Give all of the lines again, with nothing added or dropped.

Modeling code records

=====

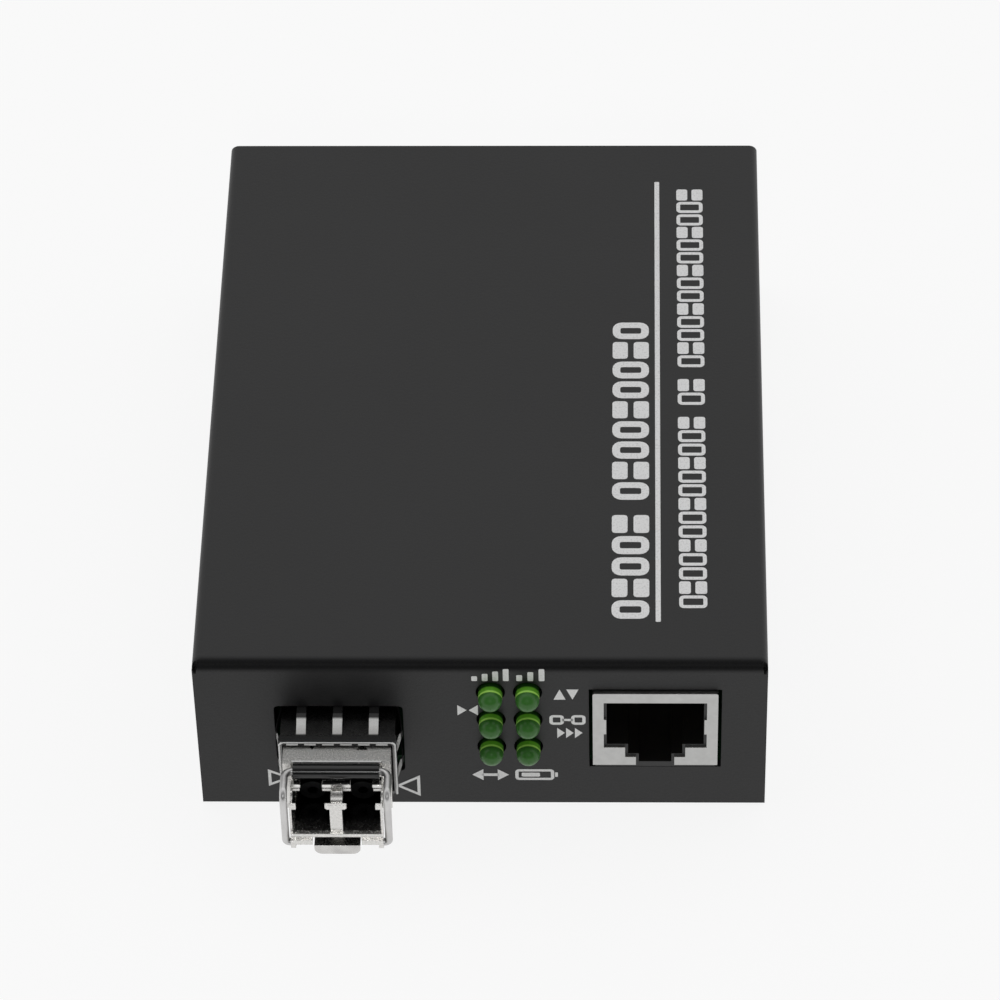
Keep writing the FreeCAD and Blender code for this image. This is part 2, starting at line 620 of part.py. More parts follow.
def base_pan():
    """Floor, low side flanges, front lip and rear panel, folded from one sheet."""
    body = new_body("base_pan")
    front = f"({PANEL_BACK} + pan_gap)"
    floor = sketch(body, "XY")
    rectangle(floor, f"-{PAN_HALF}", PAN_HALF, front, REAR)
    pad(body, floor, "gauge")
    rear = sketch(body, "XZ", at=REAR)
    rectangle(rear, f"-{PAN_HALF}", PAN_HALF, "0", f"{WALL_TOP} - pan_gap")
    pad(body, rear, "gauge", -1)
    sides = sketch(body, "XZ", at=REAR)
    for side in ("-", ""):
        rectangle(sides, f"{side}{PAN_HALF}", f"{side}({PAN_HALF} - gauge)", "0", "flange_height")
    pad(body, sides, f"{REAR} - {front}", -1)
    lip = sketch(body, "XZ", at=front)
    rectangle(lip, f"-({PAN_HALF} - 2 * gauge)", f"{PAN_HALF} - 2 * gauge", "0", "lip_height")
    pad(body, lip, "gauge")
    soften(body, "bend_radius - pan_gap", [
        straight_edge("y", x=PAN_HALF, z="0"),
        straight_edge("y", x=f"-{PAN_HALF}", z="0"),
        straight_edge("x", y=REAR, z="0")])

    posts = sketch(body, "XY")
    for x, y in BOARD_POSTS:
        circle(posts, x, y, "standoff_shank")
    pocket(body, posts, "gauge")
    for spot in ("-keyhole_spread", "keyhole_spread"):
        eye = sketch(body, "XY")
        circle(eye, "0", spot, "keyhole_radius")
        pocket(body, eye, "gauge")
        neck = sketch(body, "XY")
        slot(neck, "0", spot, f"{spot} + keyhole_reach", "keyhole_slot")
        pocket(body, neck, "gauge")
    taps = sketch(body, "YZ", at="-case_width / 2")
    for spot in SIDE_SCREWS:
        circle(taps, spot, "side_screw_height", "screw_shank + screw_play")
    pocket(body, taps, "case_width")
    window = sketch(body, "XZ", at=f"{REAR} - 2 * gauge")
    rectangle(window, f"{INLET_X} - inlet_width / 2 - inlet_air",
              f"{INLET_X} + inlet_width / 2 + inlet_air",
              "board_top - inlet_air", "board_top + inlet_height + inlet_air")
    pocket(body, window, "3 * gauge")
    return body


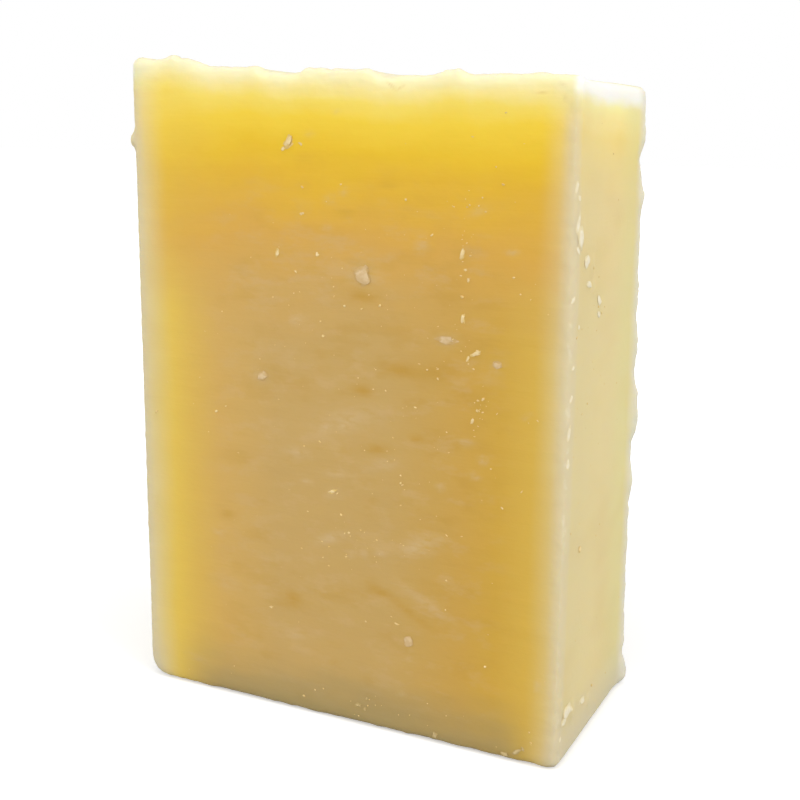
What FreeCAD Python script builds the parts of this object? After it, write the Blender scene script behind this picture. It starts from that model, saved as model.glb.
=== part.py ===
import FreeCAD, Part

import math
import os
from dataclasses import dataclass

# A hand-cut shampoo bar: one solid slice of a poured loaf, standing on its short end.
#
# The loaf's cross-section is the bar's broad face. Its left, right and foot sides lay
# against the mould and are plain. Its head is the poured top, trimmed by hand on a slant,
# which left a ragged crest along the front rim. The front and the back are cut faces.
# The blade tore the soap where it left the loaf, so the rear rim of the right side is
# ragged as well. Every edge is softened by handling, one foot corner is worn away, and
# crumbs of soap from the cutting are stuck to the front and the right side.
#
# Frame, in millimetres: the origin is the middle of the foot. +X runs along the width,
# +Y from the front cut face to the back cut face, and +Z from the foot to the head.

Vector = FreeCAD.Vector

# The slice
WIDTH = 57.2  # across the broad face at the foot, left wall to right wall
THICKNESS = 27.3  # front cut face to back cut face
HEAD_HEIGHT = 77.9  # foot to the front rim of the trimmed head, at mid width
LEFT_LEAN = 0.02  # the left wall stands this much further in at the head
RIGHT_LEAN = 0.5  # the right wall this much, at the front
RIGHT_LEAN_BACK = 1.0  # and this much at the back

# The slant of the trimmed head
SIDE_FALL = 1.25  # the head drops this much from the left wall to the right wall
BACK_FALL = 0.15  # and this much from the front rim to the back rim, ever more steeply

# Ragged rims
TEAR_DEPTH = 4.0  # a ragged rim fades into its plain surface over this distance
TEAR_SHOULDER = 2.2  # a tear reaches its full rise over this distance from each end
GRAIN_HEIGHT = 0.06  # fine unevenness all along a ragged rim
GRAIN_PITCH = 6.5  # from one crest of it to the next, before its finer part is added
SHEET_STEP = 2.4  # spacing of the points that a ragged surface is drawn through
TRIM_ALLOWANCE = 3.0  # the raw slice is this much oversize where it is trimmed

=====

Answer for this exercise:
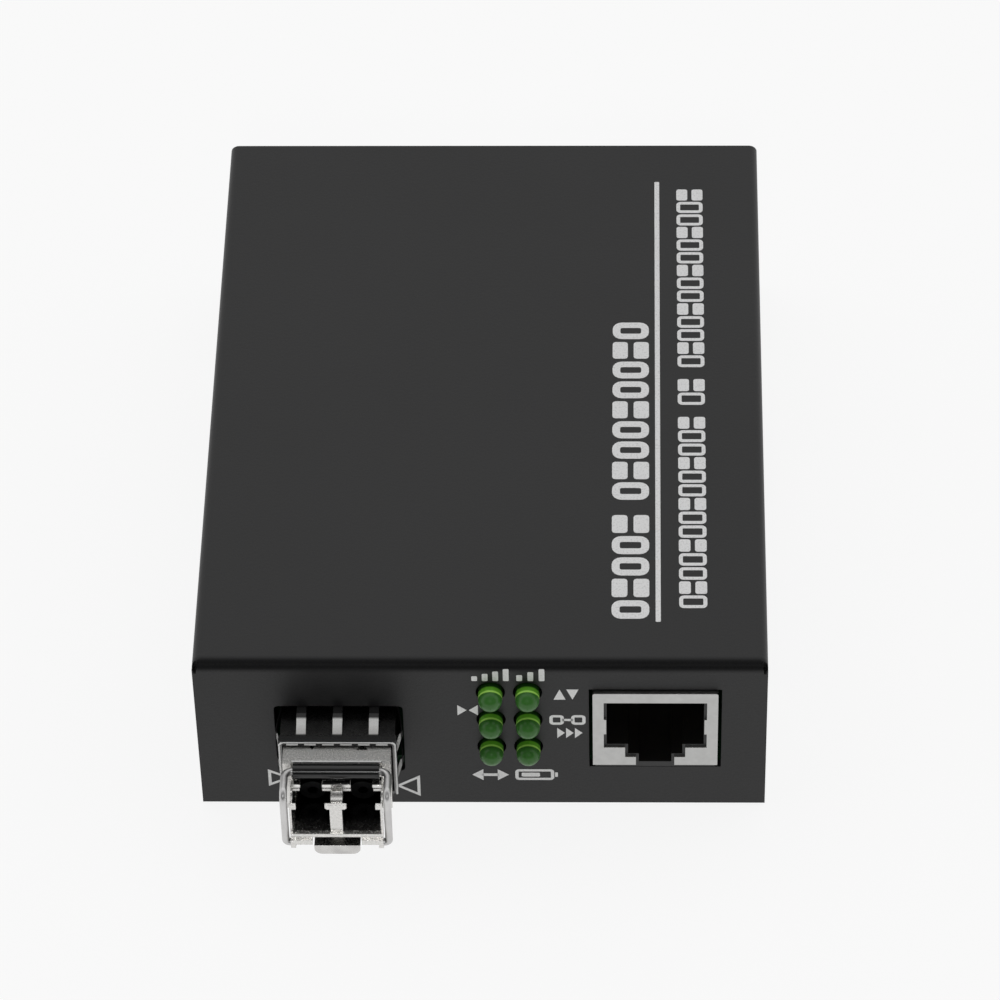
Keep writing the FreeCAD and Blender code for this image. This is part 2, starting at line 620 of part.py. More parts follow.
def base_pan():
    """Floor, low side flanges, front lip and rear panel, folded from one sheet."""
    body = new_body("base_pan")
    front = f"({PANEL_BACK} + pan_gap)"
    floor = sketch(body, "XY")
    rectangle(floor, f"-{PAN_HALF}", PAN_HALF, front, REAR)
    pad(body, floor, "gauge")
    rear = sketch(body, "XZ", at=REAR)
    rectangle(rear, f"-{PAN_HALF}", PAN_HALF, "0", f"{WALL_TOP} - pan_gap")
    pad(body, rear, "gauge", -1)
    sides = sketch(body, "XZ", at=REAR)
    for side in ("-", ""):
        rectangle(sides, f"{side}{PAN_HALF}", f"{side}({PAN_HALF} - gauge)", "0", "flange_height")
    pad(body, sides, f"{REAR} - {front}", -1)
    lip = sketch(body, "XZ", at=front)
    rectangle(lip, f"-({PAN_HALF} - 2 * gauge)", f"{PAN_HALF} - 2 * gauge", "0", "lip_height")
    pad(body, lip, "gauge")
    soften(body, "bend_radius - pan_gap", [
        straight_edge("y", x=PAN_HALF, z="0"),
        straight_edge("y", x=f"-{PAN_HALF}", z="0"),
        straight_edge("x", y=REAR, z="0")])

    posts = sketch(body, "XY")
    for x, y in BOARD_POSTS:
        circle(posts, x, y, "standoff_shank")
    pocket(body, posts, "gauge")
    for spot in ("-keyhole_spread", "keyhole_spread"):
        eye = sketch(body, "XY")
        circle(eye, "0", spot, "keyhole_radius")
        pocket(body, eye, "gauge")
        neck = sketch(body, "XY")
        slot(neck, "0", spot, f"{spot} + keyhole_reach", "keyhole_slot")
        pocket(body, neck, "gauge")
    taps = sketch(body, "YZ", at="-case_width / 2")
    for spot in SIDE_SCREWS:
        circle(taps, spot, "side_screw_height", "screw_shank + screw_play")
    pocket(body, taps, "case_width")
    window = sketch(body, "XZ", at=f"{REAR} - 2 * gauge")
    rectangle(window, f"{INLET_X} - inlet_width / 2 - inlet_air",
              f"{INLET_X} + inlet_width / 2 + inlet_air",
              "board_top - inlet_air", "board_top + inlet_height + inlet_air")
    pocket(body, window, "3 * gauge")
    return body


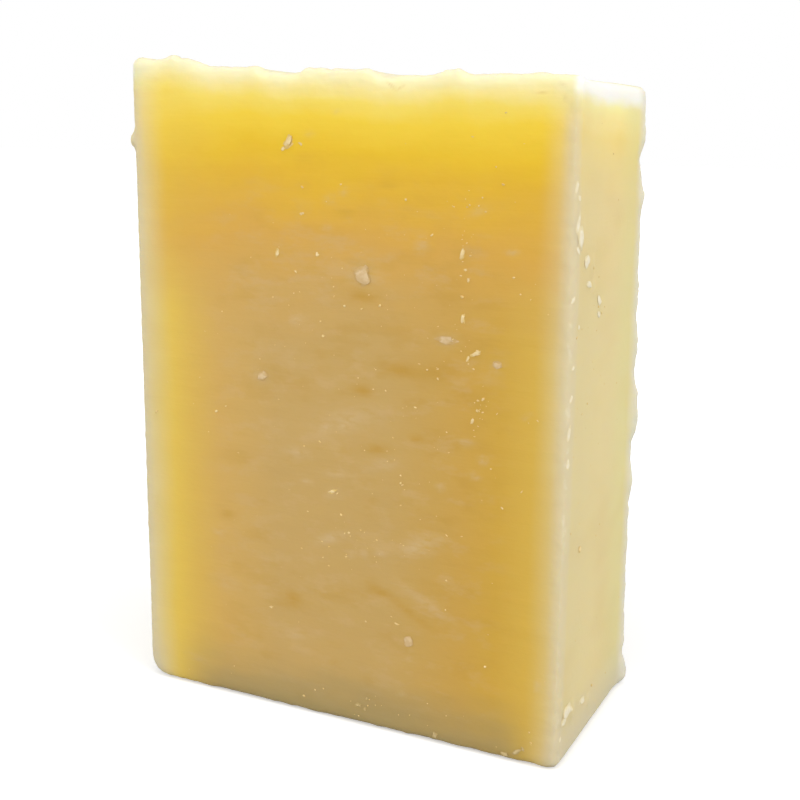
What FreeCAD Python script builds the parts of this object? After it, write the Blender scene script behind this picture. It starts from that model, saved as model.glb.
=== part.py ===
import FreeCAD, Part

import math
import os
from dataclasses import dataclass

# A hand-cut shampoo bar: one solid slice of a poured loaf, standing on its short end.
#
# The loaf's cross-section is the bar's broad face. Its left, right and foot sides lay
# against the mould and are plain. Its head is the poured top, trimmed by hand on a slant,
# which left a ragged crest along the front rim. The front and the back are cut faces.
# The blade tore the soap where it left the loaf, so the rear rim of the right side is
# ragged as well. Every edge is softened by handling, one foot corner is worn away, and
# crumbs of soap from the cutting are stuck to the front and the right side.
#
# Frame, in millimetres: the origin is the middle of the foot. +X runs along the width,
# +Y from the front cut face to the back cut face, and +Z from the foot to the head.

Vector = FreeCAD.Vector

# The slice
WIDTH = 57.2  # across the broad face at the foot, left wall to right wall
THICKNESS = 27.3  # front cut face to back cut face
HEAD_HEIGHT = 77.9  # foot to the front rim of the trimmed head, at mid width
LEFT_LEAN = 0.02  # the left wall stands this much further in at the head
RIGHT_LEAN = 0.5  # the right wall this much, at the front
RIGHT_LEAN_BACK = 1.0  # and this much at the back

# The slant of the trimmed head
SIDE_FALL = 1.25  # the head drops this much from the left wall to the right wall
BACK_FALL = 0.15  # and this much from the front rim to the back rim, ever more steeply

# Ragged rims
TEAR_DEPTH = 4.0  # a ragged rim fades into its plain surface over this distance
TEAR_SHOULDER = 2.2  # a tear reaches its full rise over this distance from each end
GRAIN_HEIGHT = 0.06  # fine unevenness all along a ragged rim
GRAIN_PITCH = 6.5  # from one crest of it to the next, before its finer part is added
SHEET_STEP = 2.4  # spacing of the points that a ragged surface is drawn through
TRIM_ALLOWANCE = 3.0  # the raw slice is this much oversize where it is trimmed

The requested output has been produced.